> [Task goal]: Write out the listing below again, precisely as it is given.

==================================================

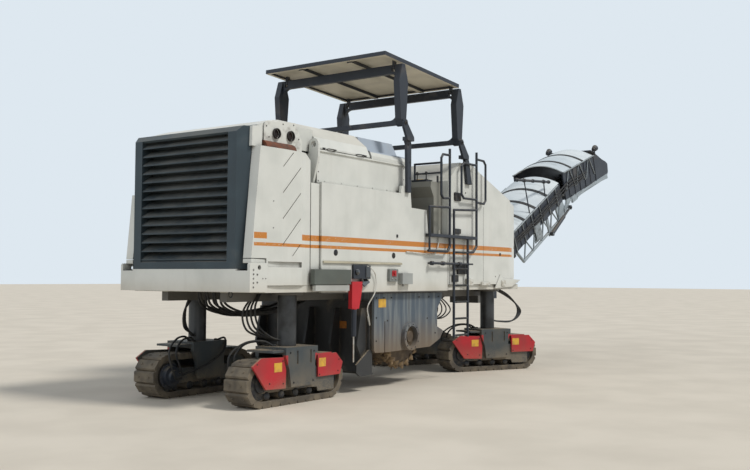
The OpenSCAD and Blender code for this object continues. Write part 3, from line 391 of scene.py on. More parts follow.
def truss_of(section, below):
    """A mask of the bars that lie under a height in a conveyor section's own directions."""
    x0, z0, angle = section
    cos, sin = math.cos(math.radians(angle)), math.sin(math.radians(angle))

    def mask(place):
        x, y, z = axes(place)
        over = (z - z0) * cos - (x - rear_x - x0) * sin
        return (1 - ramp_up(over, below - 0.004, below + 0.004)) * ramp_up(abs(y), 0.52, 0.53)

    return mask


AREAS = {
    "side_controls": (
        (region((1.2, 2.045), (1.6, 1.83)), look(92, 98, 92)),
        (region((1.2, 2.045), (1.5, 1.6)), look(186, 188, 184)),
        (region((2.05, 2.33), (1.25, 1.66)), look(196, 26, 40)),
        (region((3.05, 3.3), (1.64, 1.85)), look(128, 132, 130)),
        (region((3.35, 3.66), (1.6, 1.79)), look(164, 168, 166)),
        (region((1.46, 3.44), (1.905, 1.945)), look(196, 190, 168)),
    ),
    "consoles": ((region(None, (2.3, 3.325)), CONSOLE_GREY),),
    "platform": ((region((3.72, 3.82), (2.36, 3.6)), CONSOLE_GREY),),
    "canopy_roof": ((facing_down, ROOF_BEIGE),),
    "conveyor_lower": ((truss_of(LOWER, 0.225), TRUSS_GREY),),
    "conveyor_upper": ((truss_of(UPPER, 0.215), TRUSS_GREY),),
}
for node, areas in AREAS.items():
    dress([node], finish(node + "_paint", dark_paint, BLACK_PAINT, 0.35, WORN_BLACK, areas))
print("nodes with areas", list(AREAS))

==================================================

> [Output]:
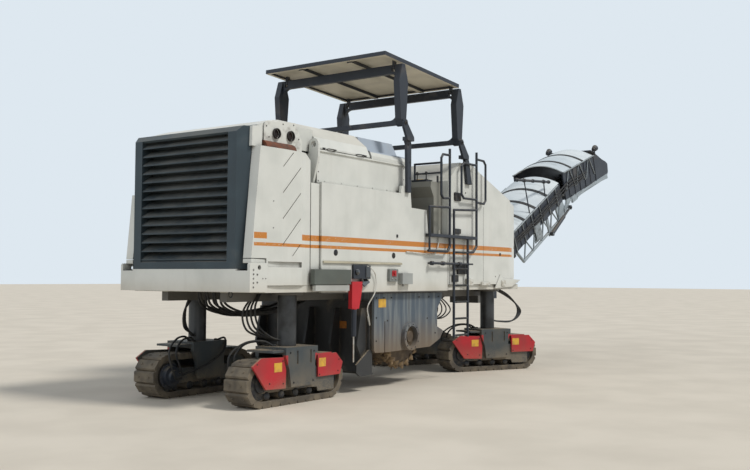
The OpenSCAD and Blender code for this object continues. Write part 3, from line 391 of scene.py on. More parts follow.
def truss_of(section, below):
    """A mask of the bars that lie under a height in a conveyor section's own directions."""
    x0, z0, angle = section
    cos, sin = math.cos(math.radians(angle)), math.sin(math.radians(angle))

    def mask(place):
        x, y, z = axes(place)
        over = (z - z0) * cos - (x - rear_x - x0) * sin
        return (1 - ramp_up(over, below - 0.004, below + 0.004)) * ramp_up(abs(y), 0.52, 0.53)

    return mask


AREAS = {
    "side_controls": (
        (region((1.2, 2.045), (1.6, 1.83)), look(92, 98, 92)),
        (region((1.2, 2.045), (1.5, 1.6)), look(186, 188, 184)),
        (region((2.05, 2.33), (1.25, 1.66)), look(196, 26, 40)),
        (region((3.05, 3.3), (1.64, 1.85)), look(128, 132, 130)),
        (region((3.35, 3.66), (1.6, 1.79)), look(164, 168, 166)),
        (region((1.46, 3.44), (1.905, 1.945)), look(196, 190, 168)),
    ),
    "consoles": ((region(None, (2.3, 3.325)), CONSOLE_GREY),),
    "platform": ((region((3.72, 3.82), (2.36, 3.6)), CONSOLE_GREY),),
    "canopy_roof": ((facing_down, ROOF_BEIGE),),
    "conveyor_lower": ((truss_of(LOWER, 0.225), TRUSS_GREY),),
    "conveyor_upper": ((truss_of(UPPER, 0.215), TRUSS_GREY),),
}
for node, areas in AREAS.items():
    dress([node], finish(node + "_paint", dark_paint, BLACK_PAINT, 0.35, WORN_BLACK, areas))
print("nodes with areas", list(AREAS))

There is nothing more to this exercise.